◆ **STATED GOAL**:
Print the listing below from its opening line through the line holding "SHARP_ANGLE = 40.0", both ends included.

◆ **Rows from a 3D modeling dataset**:
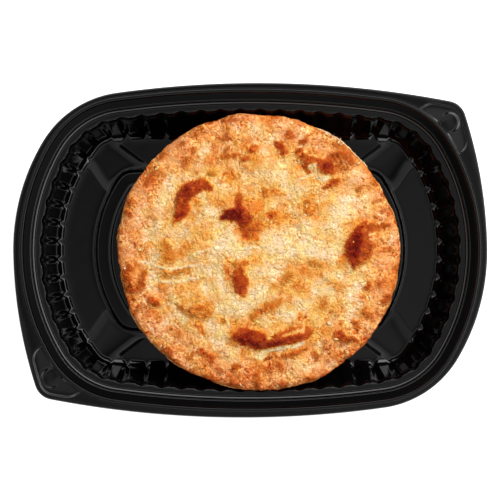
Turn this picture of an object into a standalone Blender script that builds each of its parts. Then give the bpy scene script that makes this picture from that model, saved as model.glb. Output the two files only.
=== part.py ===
"""Beef pot pie in its black serving tray: a whole round pie, and the fluted two-tab tray it stands in.

Metres, +Z up. The origin is on the table, under the middle of the tray. +X runs along the
tray's length, and one lift tab is at the +X +Y corner, the other at the -X -Y corner.
"""
import math

import bmesh
import bpy
import numpy as np
from mathutils import Vector, noise

SHARP_ANGLE = 40.0               # edges bent more than this many degrees are shaded sharp

# ---------------------------------------------------------------- tray: outlines seen from above
# An outline's first half is a row of arcs (degrees turned, radius), from the -X end round to the
# +X end. Its second half is the first, turned by half a circle.
BRIM_ARCS = ((16.7, 0.2387), (61.4, 0.0104), (18.7, 0.5304), (51.4, 0.0527), (31.8, 0.1089))
BRIM_HEADING = -88.87            # direction of the first arc, degrees from +X
# The inner outlines are ovals with flattened sides: half length, half width, and the radii of
# the ends, the long sides and the corners.
LEDGE_OVAL = (0.1085, 0.0727, 0.0998, 0.5090, 0.0360)
FLOOR_OVAL = (0.1007, 0.0614, 0.0897, 1.4000, 0.0124)
PLATFORM_OVAL = (0.0832, 0.0440, 0.0900, 1.4000, 0.0105)
OUTLINE_STEP = 0.0008
DIRECTION_REACH = 0.0006         # an outline's direction is taken across twice this
SAME_SHARE = 0.0002              # ring stations closer than this share are level with each other

# ---------------------------------------------------------------- tray: heights and widths
TRAY_WALL = 0.0006
BRIM_TOP = 0.0450
# The skirt and the brim's rolled edge: inwards from the brim's outline, and below the brim's top.
EDGE_SECTION = ((-0.0004, 0.0044), (0.0000, 0.0012), (0.0008, 0.0002), (0.0020, 0.0000))
# From the bead's foot over the bead and down two steps to the ledge: outwards from the ledge's
# edge, and height.
RIM_SECTION = ((0.0104, 0.0451), (0.0094, 0.0460), (0.0084, 0.0456), (0.0052, 0.0418),
               (0.0046, 0.0410), (0.0034, 0.0409), (0.0028, 0.0395))
LEDGE_TOP = 0.0394
FLOOR_TOP = 0.0018
# The fluted wall: share of the way from the ledge's edge to the floor's, and height above the floor.
WALL_SECTION = ((0.00, LEDGE_TOP - FLOOR_TOP), (0.10, 0.0362), (0.95, 0.0016), (1.02, 0.0004))
FLOOR_FILLET = (0.0020, 0.0038)  # inwards from the floor's edge
# The platform's two steps: inwards from the platform's outline, and height above the floor.
PLATFORM_SECTION = ((-0.0016, 0.0000), (0.0000, 0.0000), (0.0009, 0.0015), (0.0077, 0.0015),
                    (0.0086, 0.0030))
FOOT_DROP = 0.0012               # the corner feet hang below the floor by this

# ---------------------------------------------------------------- tray: flutes, feet and tabs
FLUTES = 60
GROOVE_SHARE = 0.20              # half a groove's width, as a share of the pitch
GROOVE_DEPTHS = (0.0010, 0.0010, 0.0018, 0.0000)   # at each level of the wall's section
RIB_BULGE = 0.0002
RIM_STATIONS = 96
TAB_STATIONS = 7                 # stations added round each tab
FOOT_ON_FLOOR = ((0.0863, 0.0459), (0.0675, 0.0595))
FOOT_ON_PLATFORM = ((0.0760, 0.0326), (0.0585, 0.0457))
FOOT_BEVEL = 0.0022
FOOT_STATIONS = (0.3, 0.5, 0.7)  # along each foot, between its bevels
RUN_STATIONS = (10, 6)           # between the feet, on the long sides and at the ends
TAB_CENTRE = (0.1022, 0.0668)
TAB_POCKET_DEPTH = 0.0014
TAB_POCKET_RADIUS = 0.0125
TAB_POCKET_SLOPE = 0.0078        # width of the pocket's sloping edge

# ---------------------------------------------------------------- pie
PIE_CENTRE = (0.0046, -0.0012)
PIE_GAP = 0.0003                 # between the base and the platform
PIE_RIM_RADIUS = 0.0722
PIE_SECTORS = 64
RIM_UNDERSIDE = 0.0340           # height above the base at which the crust's relief starts
RELIEF_BLEND = 0.0056            # and over which it comes to its full height
# Half section of the pie from the middle of the top, over the rim and down to the base:
# radius, and height above the base.
PIE_SECTION = (
    (0.0000, 0.0430), (0.0050, 0.0430), (0.0100, 0.0429), (0.0150, 0.0428), (0.0200, 0.0426),
    (0.0250, 0.0424), (0.0300, 0.0421), (0.0350, 0.0418), (0.0400, 0.0414), (0.0450, 0.0410),
    (0.0500, 0.0406), (0.0550, 0.0403), (0.0600, 0.0401), (0.0645, 0.0400), (0.0684, 0.0396),
    (0.0710, 0.0387), (0.0722, 0.0374), (0.0719, 0.0360), (0.0701, 0.0352), (0.0680, 0.0343),
    (0.0664, 0.0300), (0.0634, 0.0200), (0.0604, 0.0100), (0.0590, 0.0045), (0.0574, 0.0014),
    (0.0545, 0.0000), (0.0300, 0.0000), (0.0000, 0.0000))
# The rim's wander from a true circle: waves round the pie, size, and direction of the first crest.
RIM_WANDER = ((1, 0.0006, 171.0), (2, 0.0010, -21.0), (3, 0.0003, -5.0), (5, 0.0003, 1.0),
              (7, 0.0002, 7.0))
TOP_UNEVEN = 0.0007
SIDE_UNEVEN = 0.0004
UNEVEN_SCALE = 60.0
# Blisters and crags: centre from the pie's middle, half length, half width, direction of the
# length in degrees, sideways bend of the ends, and height. They fall away from the middle as
# exp(-BLISTER_FALL * spread ** BLISTER_POWER).
BLISTER_FALL = 0.9
BLISTER_POWER = 1.5
BLISTERS = (
    ((-0.0380, 0.0290), 0.0125, 0.0030, 48.0, -0.0035, 0.0019),
    ((-0.0107, 0.0200), 0.0085, 0.0045, -20.0, 0.0010, 0.0022),
    ((-0.0099, -0.0129), 0.0085, 0.0042, 92.0, 0.0000, 0.0017),
    ((0.0520, 0.0036), 0.0110, 0.0062, 75.0, 0.0010, 0.0024),
    ((0.0035, -0.0450), 0.0185, 0.0042, 2.0, 0.0030, 0.0020),
    ((0.0296, 0.0464), 0.0105, 0.0045, -30.0, -0.0010, 0.0016),
    ((0.0435, 0.0485), 0.0070, 0.0035, -25.0, 0.0000, 0.0009),
    ((-0.0545, -0.0253), 0.0042, 0.0030, 0.0, 0.0000, 0.0010),
    ((-0.0318, -0.0304), 0.0075, 0.0032, -15.0, 0.0000, 0.0009),
    ((0.0440, -0.0439), 0.0050, 0.0036, 20.0, 0.0000, 0.0010))


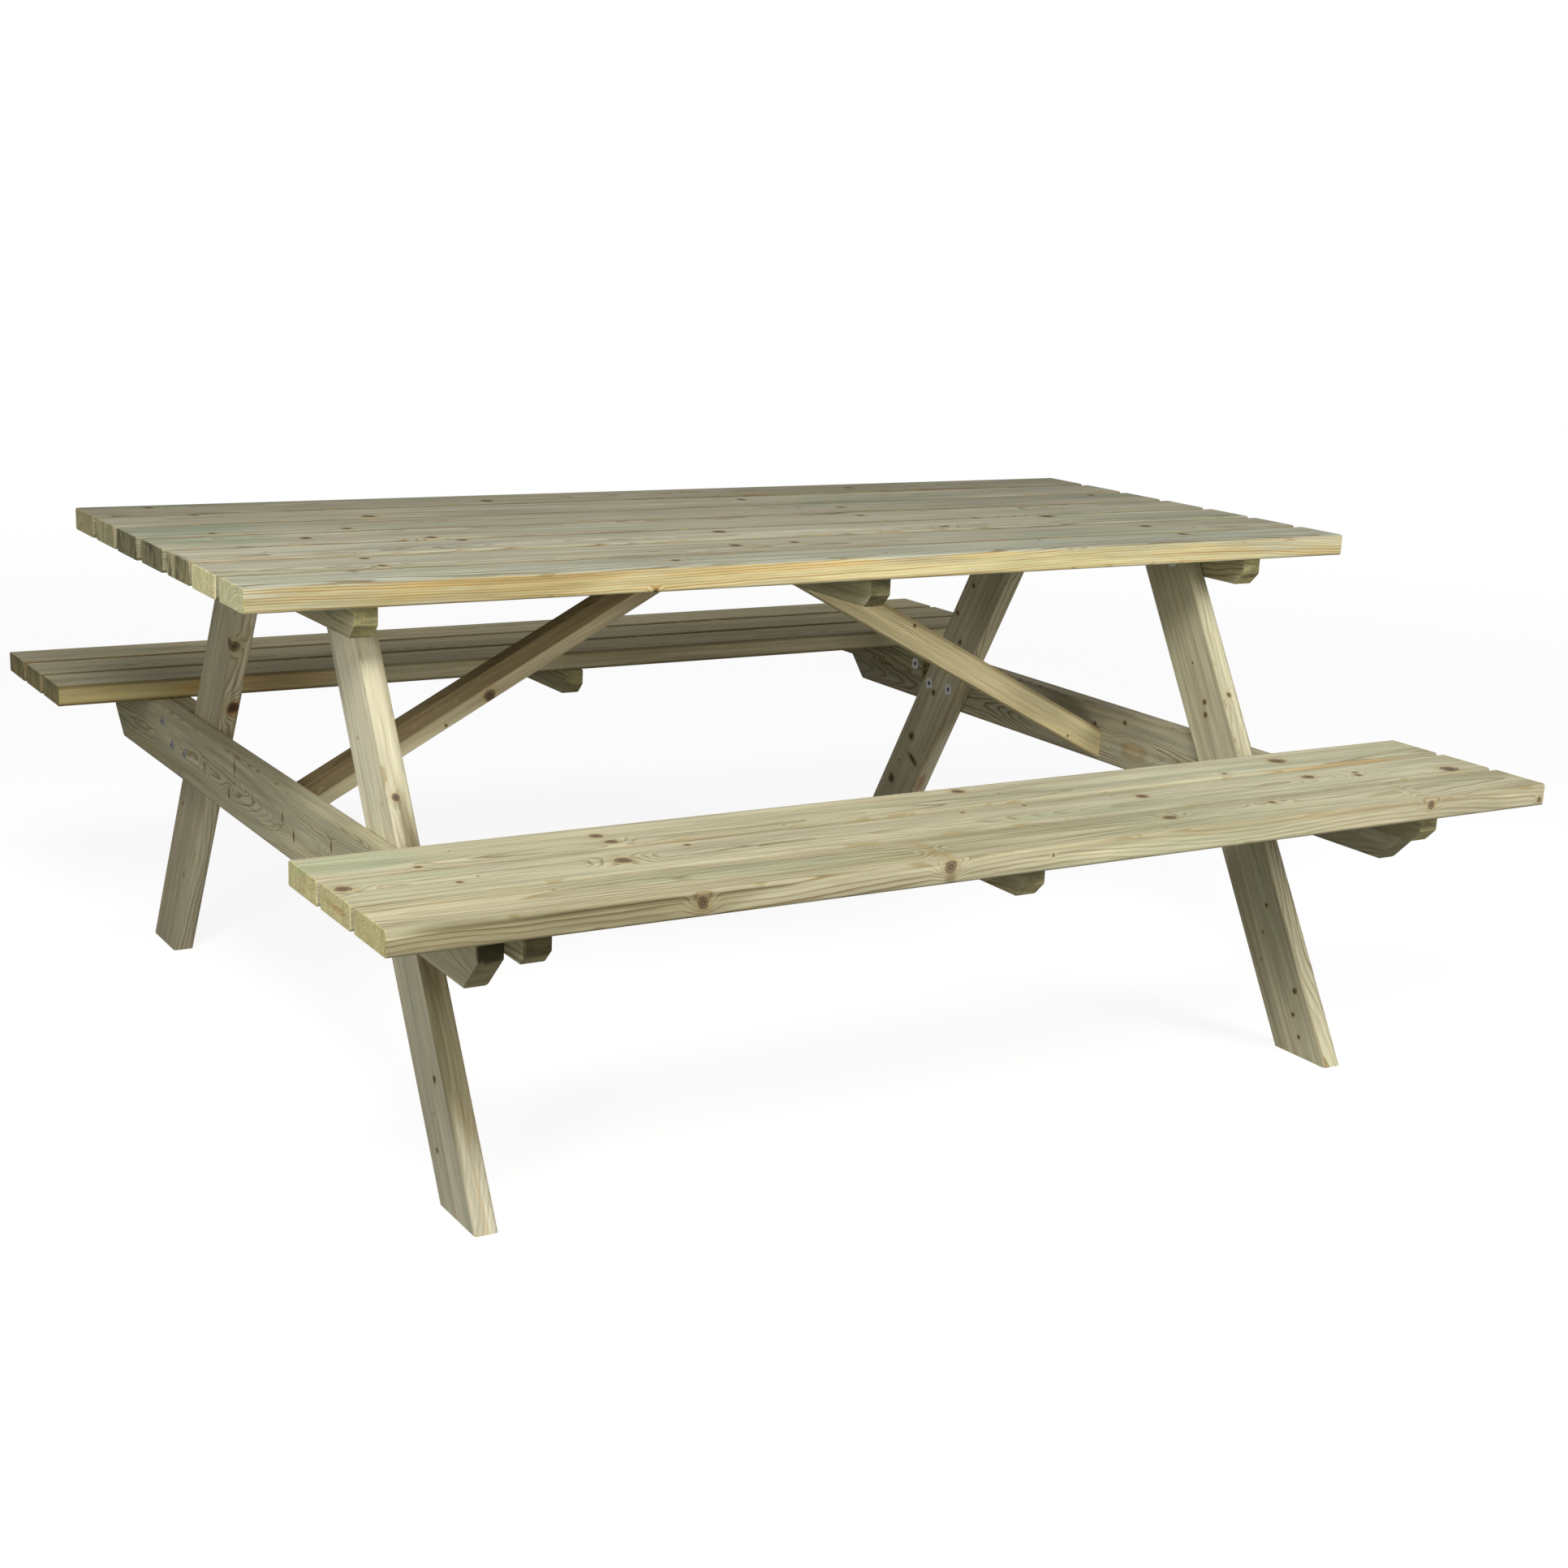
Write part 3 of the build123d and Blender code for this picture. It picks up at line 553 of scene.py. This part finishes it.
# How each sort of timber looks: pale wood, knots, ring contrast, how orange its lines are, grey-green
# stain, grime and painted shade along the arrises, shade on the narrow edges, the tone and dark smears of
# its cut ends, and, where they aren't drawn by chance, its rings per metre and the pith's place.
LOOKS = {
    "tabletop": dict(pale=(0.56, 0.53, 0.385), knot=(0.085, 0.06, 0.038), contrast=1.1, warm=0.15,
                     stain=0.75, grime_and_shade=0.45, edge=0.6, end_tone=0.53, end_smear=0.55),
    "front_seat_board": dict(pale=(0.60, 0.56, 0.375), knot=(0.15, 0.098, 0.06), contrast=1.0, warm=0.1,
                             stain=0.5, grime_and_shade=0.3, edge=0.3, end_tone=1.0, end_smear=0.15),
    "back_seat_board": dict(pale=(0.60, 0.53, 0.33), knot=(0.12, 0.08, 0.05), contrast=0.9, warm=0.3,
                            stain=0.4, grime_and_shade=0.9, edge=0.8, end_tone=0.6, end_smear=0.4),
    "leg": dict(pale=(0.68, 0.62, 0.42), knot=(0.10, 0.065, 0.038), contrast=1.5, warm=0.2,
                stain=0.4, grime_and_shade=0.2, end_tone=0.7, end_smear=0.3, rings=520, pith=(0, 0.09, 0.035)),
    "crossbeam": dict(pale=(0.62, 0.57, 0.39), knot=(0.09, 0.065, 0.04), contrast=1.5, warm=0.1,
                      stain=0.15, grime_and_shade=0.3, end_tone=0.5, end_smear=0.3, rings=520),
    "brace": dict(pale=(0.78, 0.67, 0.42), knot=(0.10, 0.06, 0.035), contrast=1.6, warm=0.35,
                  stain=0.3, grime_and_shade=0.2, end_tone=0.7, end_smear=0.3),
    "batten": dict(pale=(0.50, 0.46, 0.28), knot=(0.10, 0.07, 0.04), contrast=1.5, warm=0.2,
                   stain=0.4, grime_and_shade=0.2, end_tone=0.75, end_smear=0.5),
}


◆ **EXERCISE OUTPUT**:
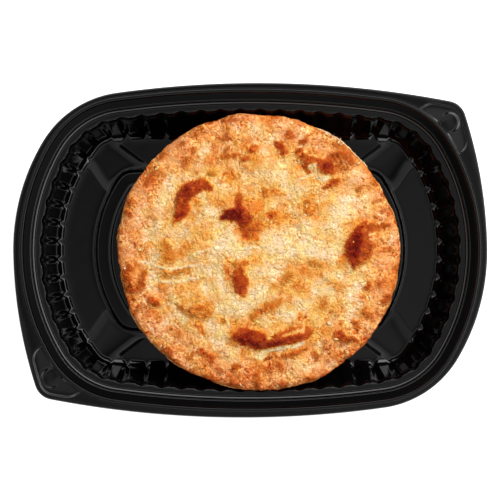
Turn this picture of an object into a standalone Blender script that builds each of its parts. Then give the bpy scene script that makes this picture from that model, saved as model.glb. Output the two files only.
=== part.py ===
"""Beef pot pie in its black serving tray: a whole round pie, and the fluted two-tab tray it stands in.

Metres, +Z up. The origin is on the table, under the middle of the tray. +X runs along the
tray's length, and one lift tab is at the +X +Y corner, the other at the -X -Y corner.
"""
import math

import bmesh
import bpy
import numpy as np
from mathutils import Vector, noise

SHARP_ANGLE = 40.0               # edges bent more than this many degrees are shaded sharp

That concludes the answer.